Monday, January 21, 2008

Movie review – “The Invisible Ray” (1936) ***

Third of the Karloff-Lugosi teamings isn’t as highly regarded by buffs because it isn’t pure horror but it is definitely part horror with Boris Karloff going mad and on a killing rampage.
He plays a scientist who becomes infected by a mineral obtained on an expedition to Africa – he starts killing off expedition members one by one and you realise the writers had the King Tut expedition curse very much in mind. Lugosi plays a good doctor who wants to use the mineral for the Right Reasons and he gives an accomplished performance – Lugosi always made an interesting hero because, with his dark looks and Hungarian accent, he looked evil.

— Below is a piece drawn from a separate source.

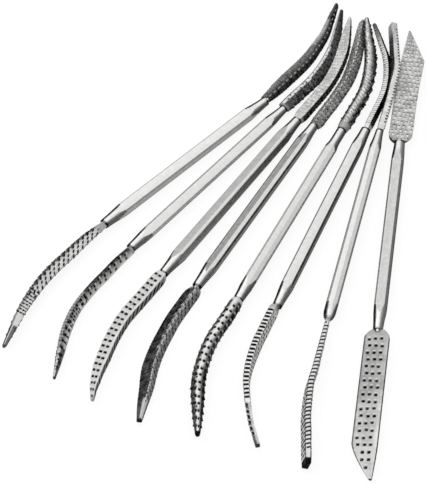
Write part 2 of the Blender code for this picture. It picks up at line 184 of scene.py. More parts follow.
BOX_SIDES = (
    Side(Face.LEFT, (1, -1), (1, 1)),
    Side(Face.TOP, (1, 1), (-1, 1)),
    Side(Face.RIGHT, (-1, 1), (-1, -1)),
    Side(Face.UNDERSIDE, (-1, -1), (1, -1)),
)
SECTION_SIDES = {
    Section.SQUARE: BOX_SIDES,
    Section.PILLAR: BOX_SIDES,
    Section.HALF_ROUND: (
        Side(Face.ROUND, (1, -1), (-1, -1), arched=True),
        Side(Face.UNDERSIDE, (-1, -1), (1, -1)),
    ),
    Section.THREE_SQUARE: (
        Side(Face.LEFT, (1, -1), (0, 1)),
        Side(Face.RIGHT, (0, 1), (-1, -1)),
        Side(Face.UNDERSIDE, (-1, -1), (1, -1)),
    ),
    Section.KNIFE: (
        Side(Face.LEFT, (1, -1), (1, 1)),
        Side(Face.TOP, (1, 1), (-1, KNIFE_EDGE_SHARE)),
        Side(Face.RIGHT, (-1, KNIFE_EDGE_SHARE), (-1, -KNIFE_EDGE_SHARE)),
        Side(Face.UNDERSIDE, (-1, -KNIFE_EDGE_SHARE), (1, -1)),
    ),
}


@dataclass(frozen=True)
class Stitching:
    """One run of rasp teeth on a face, and how the face's steel looks there.

    A tooth is a burr that rises towards the tip and drops into the pit that it was raised from.
    Shares are of a pitch, of a column, of the face's width or of the head's length, as named.
    A later run on a face takes over its tones where it starts, if it has tones of its own. Its tones are
    painted light and shade, with painted highlights on the crests and painted shade in the pits.
    """

    face: Face
    pitch: float = 0.0022
    columns: float = 2
    slant: float = 0.0
    stagger: float = 0.5
    shift: float = 0.0
    reach: tuple[float, float] = (0.0, 1.0)
    spread: bool = True
    burr: float = 0.00025
    pit: float = 0.00035
    pit_length_share: float = 0.4
    tooth_width_share: float = 0.6
    crest_length_share: float = 0.26
    start: float = TOOTH_START
    end_share: float = 1.0
    unevenness: float = 0.3
    # Painted light and shade across and along the face
    across_tones: Table = ()
    along_tones: Table = ((0.5, 1.0),)
    # Painted light on the tooth crests
    crest_painted_light: float = 0.9
    # Painted shade in the pits
    pit_painted_shade: float = 0.0


def bare(face: Face, **settings: object) -> Stitching:
    """Makes a stretch without teeth, which only paints light and shade onto the steel."""
    return Stitching(face, burr=0.0, pit=0.0, unevenness=0.0, **settings)


@dataclass(frozen=True)
class Neck:
    """The turned end of a shank, as a cone that hollows out into a straight neck."""

    radius: float = NECK_RADIUS
    straight: float = 0.0
    hollow: float = 1.6
    # How dark the steel is made in a ring round the groove
    ring: float = 0.6
    # Painted light and shade across the neck: a band of painted reflection between painted dark edges
    tones: Table = NECK_LIGHT_BANDS


@dataclass
class Wrap:
    """The points round a section, ring by ring."""

    points: np.ndarray
    normals: np.ndarray
    across: np.ndarray
    widths: np.ndarray
    sides: np.ndarray
    corners: np.ndarray


def smooth_step(values: np.ndarray) -> np.ndarray:
    """Eases values between 0 and 1 with a level start and end."""
    clipped = np.clip(values, 0.0, 1.0)
    return clipped * clipped * (3.0 - 2.0 * clipped)


def even(tone: float) -> Table:
    """Gives a face one tone from edge to edge."""
    return ((0.5, tone),)


def eased(shares: np.ndarray, steps: Table) -> np.ndarray:
    """Runs through pairs of a share and a value, and stands level at each of them.

    Args:
        shares: where the values are wanted.
        steps: the pairs, in the order of their shares.

    Returns:
        The values.
    """
    places, values = (np.array(column) for column in zip(*steps))
    result = np.full_like(shares, values[0])
    for start, end, change in zip(places, places[1:], np.diff(values)):
        result += change * smooth_step((shares - start) / (end - start))
    return result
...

Karloff goes mad well and has an interesting relationship with his devoted mother.
A bit yucky is the subplot where Karloff’s much younger, prettier wife, Frances Drake, falls in love with a younger scientist (wimpy Frank Lawton) and ends up marrying him.
This is one of the most sympathetic treatments of a woman leaving her elderly husband while he’s still alive – I guess it was OK even under the Production Code because Karloff turns into a killer. But it doesn’t quite work because Drake looks like a bit of a tramp and Lawton comes across as a buck tooth loser. So you kind of wish either one of them bought the farm at the end instead of Lugosi. This is polished work, lacking the lunatic brilliance of Black Cat or Raven but a lot more logical than either (NB I admit I am talking relatively here).